Sound his remains into sea.

Returning.

Ourselves.

Thursday, September 11, 2008

I imagine, at the instant of their transitioning deaths, the three thousand from seven years ago today made an intention. Their instant of what we call death was spent in prayer. They saw reality, true reality, as only the at-death can see it -- and their hearts and minds opened. That opening expressed a core longing of human existence -- a longing for compassion, love, forgiveness, and peace.
Untainted Space
One of the most common analogies used to describe the Buddha-nature is space itself. This analogy has three aspects. First, just as space is omnipresent and yet is unpolluted by everything it pervades, similarly, Buddha-nature pervades every sentient being without being in any way tainted. Second, just as galaxies and universes arise and pass within space, so do the characteristics of our personalities arise and pass within Buddha-nature. Our sensations arise and pass away; Buddha-nature continues. Third, just as space is never consumed by fire, so this Buddha-nature is never consumed by the "fire" of aging, sickness, or death.

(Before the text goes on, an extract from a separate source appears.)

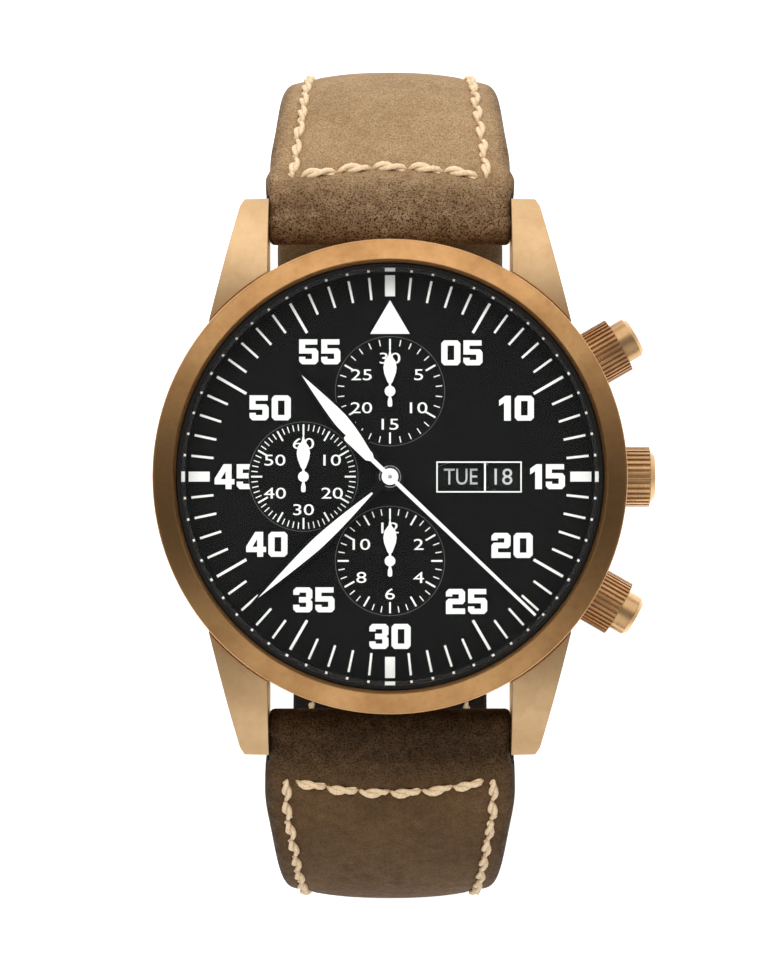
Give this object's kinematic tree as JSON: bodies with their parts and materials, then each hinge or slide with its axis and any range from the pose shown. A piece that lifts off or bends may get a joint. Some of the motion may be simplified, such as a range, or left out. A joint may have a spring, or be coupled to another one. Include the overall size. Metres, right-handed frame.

(--B. Alan Wallace, in Tibetan Buddhism from the Ground Up, from Everyday Mind)
So, too, we today. We open heart and mind to vast and clear space. Our longing is for compassion, love, forgiveness, and peace. That mind, that longing, traverses time and transcends our ordinary consciousness. With this liberated mind we find ourselves comixing here with there, this time with that time -- all is the service of now, the presencing of presence itself.

This comixed, always originating now, is the prayer of compassion, love, forgiveness, and peace.

We share in this with our brothers and sisters of September 11th, each and every expression of September 11th, each and every place we find ourselves.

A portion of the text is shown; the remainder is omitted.